О самой перемене я пока не писал.

Я помню, что чувствовал приближение ее начала, и вроде бы уже упоминал об этом, однако в тетради ничего не осталось. Несколько последних строк — сплошные каракули и закорючки, совершенно непохожие на мой почерк, и я думаю, что это симптом. Я писал, какие сильные руки у этого существа, но на этом все обрывается — неожиданно, посреди фразы. Наверное, при письме пальцы начали дергаться, поэтому и почерк изменился. Но о самой перемене, повторяю, там ничего не написано.

Вчера она прошла иначе. Не то, чтобы совсем, но все же иначе. Думаю, я достиг новой стадии, да и сама болезнь, похоже, меняется… возможно, модифицируется.
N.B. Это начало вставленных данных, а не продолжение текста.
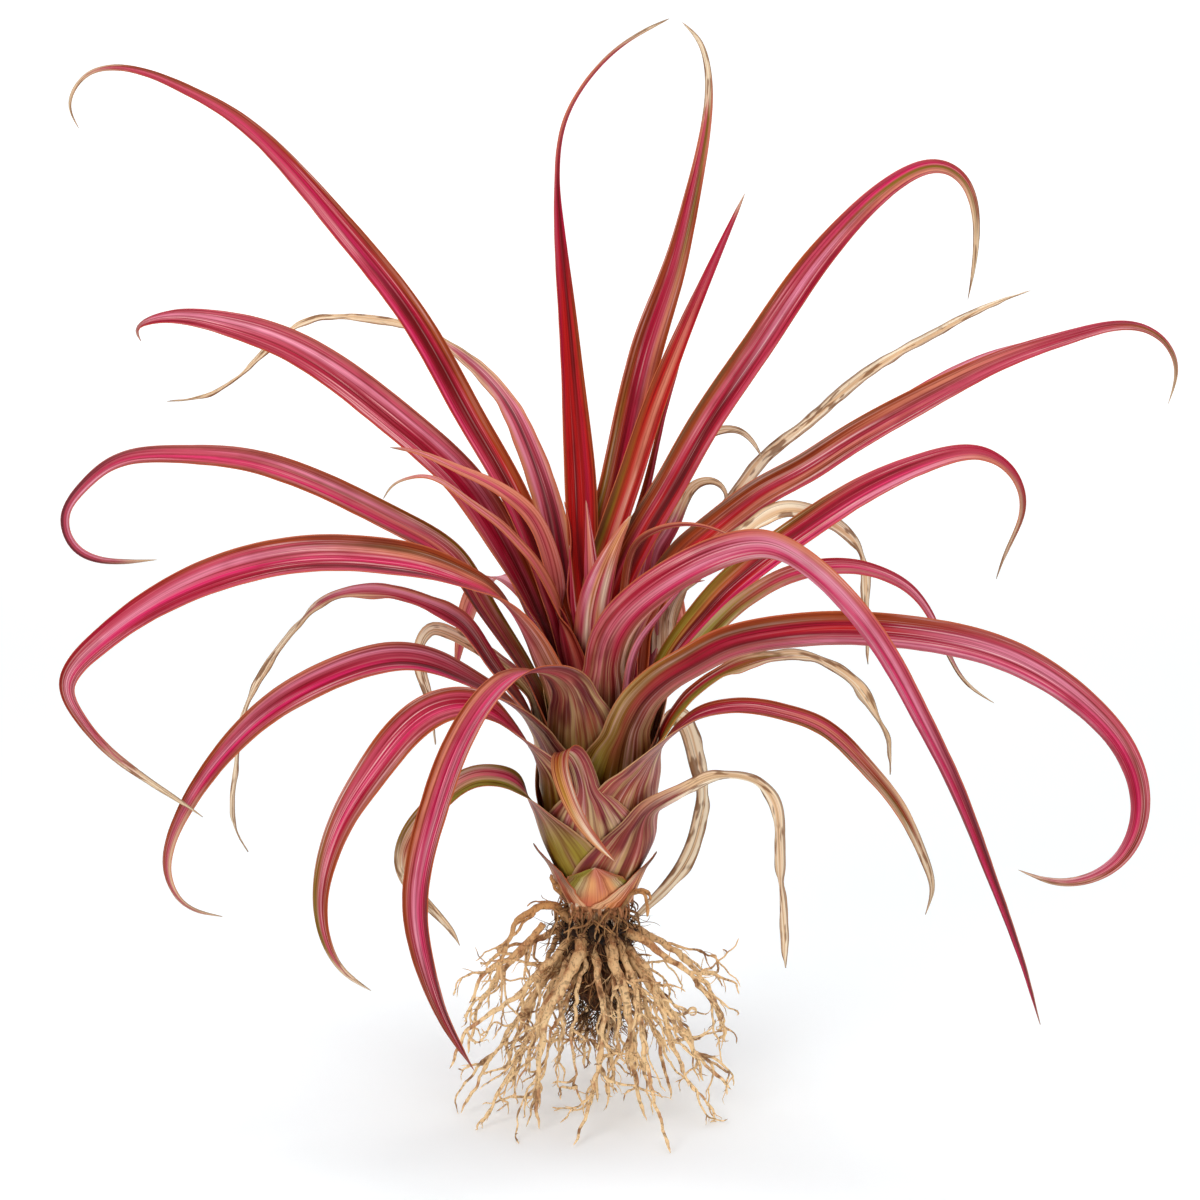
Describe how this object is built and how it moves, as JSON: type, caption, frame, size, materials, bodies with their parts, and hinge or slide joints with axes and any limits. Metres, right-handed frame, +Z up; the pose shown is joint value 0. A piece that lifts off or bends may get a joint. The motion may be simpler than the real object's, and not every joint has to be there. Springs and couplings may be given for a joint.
{
  "type": "ornamental pineapple plant",
  "caption": "Bare-root bromeliad: a vase of overlapping leaf sheaths on a short stem, long arching crimson and pink strap leaves, dry tan leaves, and a spread root mass.",
  "frame": {"origin": "on the ground under the stem, at the centre of the flat cut foot of the central root", "axes": "+Z up along the stem, +X to the right of the plant as pictured, +Y away from the viewer; the foot faces -Z"},
  "size_m": [0.6361, 0.3954, 0.606],
  "materials": {
    "bark": "matt stem, brown",
    "crimson": "satin leaf, deep crimson with olive-brown margins and paler streaks",
    "mauve": "satin sheath, mauve with pale green stripes",
    "olive": "satin leaf, olive green to brown with a pink middle",
    "pink": "satin leaf, hot pink with olive-brown margins and crimson streaks",
    "root": "matt woody root, tan with darker knots",
    "salmon": "soft satin leaf or scale, salmon to brown",
    "scarlet": "satin leaf, bright red with brown edge stripes",
    "tan": "matt dry leaf, tan with brown spots"
  },
  "bodies": {
    "root": {"stem": "bark", "root_mass": "root", "leaf_heart_spear_back": "scarlet", "leaf_heart_spear_right": "scarlet", "leaf_heart_spear_left": "scarlet", "leaf_crest_left": "scarlet", "leaf_centre_spear": "scarlet", "leaf_crest_right": "crimson", "leaf_heart_peach": "salmon", "leaf_heart_curl": "salmon", "leaf_salmon_upper": "salmon", "leaf_right_crest": "crimson", "leaf_salmon_lower": "salmon", "leaf_left_crest": "crimson", "leaf_back_upright": "crimson", "leaf_left_second": "crimson", "leaf_olive_front": "olive", "leaf_back_short": "olive", "leaf_back_left_bow": "pink", "leaf_back_bow": "salmon", "leaf_far_right_upper": "crimson", "leaf_far_left_upper": "crimson", "leaf_right_second": "crimson", "leaf_front_right": "pink", "leaf_left_fourth": "pink", "leaf_back_centre": "crimson", "leaf_right_third": "crimson", "leaf_mauve_narrow": "mauve", "leaf_left_third": "pink", "leaf_back_right": "crimson", "leaf_back_left": "crimson", "leaf_back_curl": "salmon", "leaf_far_left_lower": "pink", "leaf_far_right_lower": "crimson", "leaf_dry_right_bow": "tan", "leaf_dry_straight": "tan", "leaf_front_left": "pink", "leaf_olive_arch": "olive", "leaf_right_arch": "crimson", "leaf_left_fifth": "pink", "leaf_left_sixth": "pink", "leaf_dry_left_curl": "tan", "leaf_gold_arch": "olive", "leaf_dry_right_loop": "tan", "leaf_left_seventh": "pink", "leaf_right_mid_arch": "olive", "leaf_front_fold": "salmon", "leaf_back_right_low": "olive", "leaf_back_left_low": "olive", "leaf_dry_back": "tan", "leaf_left_lowest": "olive", "leaf_dry_right_lowest": "tan", "basal_scale_front": "salmon", "basal_scale_left": "salmon", "basal_scale_right": "salmon", "basal_scale_back_right": "salmon", "basal_scale_back_left": "salmon"}
  },
  "joints": []
}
Это существо начинает больше думать. Или это я стал больше запоминать? Так или иначе, но на сей раз я запомнил не только впечатления, но и некоторые мысли. Помню ту же потребность, ненависть, досаду, но кроме того в памяти остались обрывки смутных мыслей. Не моих — его. И они оказались ближе к человеческим, чем вроде должны бы быть. Трудно представить себе человеческие мысли в столь чудовищном теле. Жуть какая-то. Я не хочу делить с ним свой разум. И все же помню, что оно что-то соображало, пытаясь найти способ выбраться из камеры. Припоминаю паузы, возникавшие между всеми его жестокостями, когда оно приседало и начинало вращать белесыми глазами, стремясь найти в стенах или двери хоть какую-нибудь брешь. Или оно старалось каким-то образом обмануть Элен и заставить ее открыть дверь? Впрочем, выхода отсюда, естественно, не было. Мы приняли все необходимые меры предосторожности, и даже если бы оно действительно обладало способностью мыслить, то и тогда не смогло бы выбраться.

Но эта его способность рассуждать явно свидетельствует о том, что в болезни произошли какие-то изменения. Возможно, существо становится более нормальным, более человечным. Как знать, а вдруг я и то существо, в которое я преображаюсь, сближаемся. Впрочем, едва ли можно с определенностью сказать, о чем все это свидетельствует: то ли болезнь одолевает меня, то ли я одолеваю болезнь. Я никак не могу определить, что это, дурной знак или добрый… От этого меня всего просто колотит, я весь покрываюсь потом, а желудок от страха сжимается в комок.